The “unit” in bimunit” is a geological stratigraphy word which Wikipedia defines as: ” A stratigraphic unit is a volume of rock of identifiable origin and relative age range that is defined by the distinctive and dominant, easily mapped and recognizable petrographic, lithologic or paleontologic features (facies) that characterize it.”
One could object to the “unit” component of “bimunit” as being too bound to geological stratigraphy, but I still think it is a better word than “formation”.
I encourage efforts to find a broader term for bimstuff along the lines of Napoli et al’s (2022) “bimunits” and “geotechnically complex formations”. By the way: Napoli et al (2022) has excellent image collections of bimunit examples (see here, also).
A less geological, looser expression is the term “bim materials” that I introduced (Medley,1992) and “block-in-matrix materials” (as well as “bimsoils”) in my PhD dissertation (Medley, 1994).

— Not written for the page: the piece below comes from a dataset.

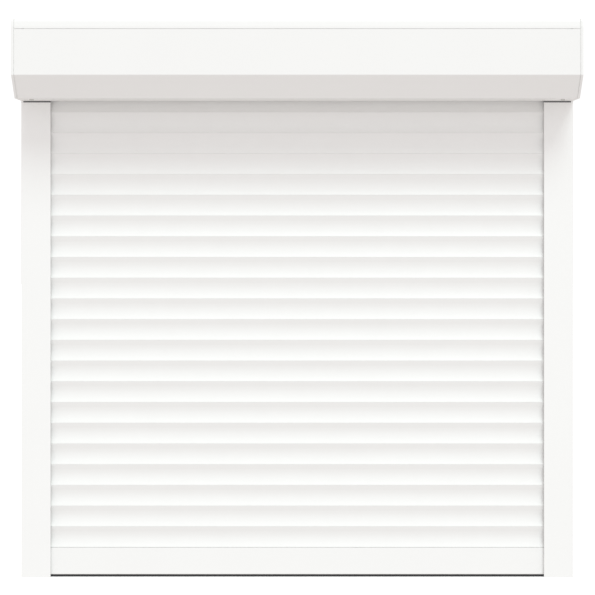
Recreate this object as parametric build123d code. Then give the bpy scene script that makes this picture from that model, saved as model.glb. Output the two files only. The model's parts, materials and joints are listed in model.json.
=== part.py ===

Sonmez et al (2021) also used the term “bim materials” in “An Empirical Method for Predicting the Strength of Bim Materials Using Modifications of Lindquist’s and Leps’ Approaches“. I cannot recall where, when and how often the terms have been used in publications over the years, but “bim materials” and “bim masses” also seem to be reasonable catchall terms for the very broad range of complex mixed rocks/soils/etc. ranging through a broad range in scales of engineering interest such as: coarse alluvium, mine waste, colluvium, debris flows, weathered rocks, fault rocks and melanges.
So for now I suggest “bim materials” or the Napoli et al (2022) term “bimunits”.
So: bimrocks are NOT SRMs! Do not use “SRM” if what you are actually referring to is bimrocks like melanges or fault rocks!.
NOTE: this post is periodically revised whenever I am inspired by a random thought.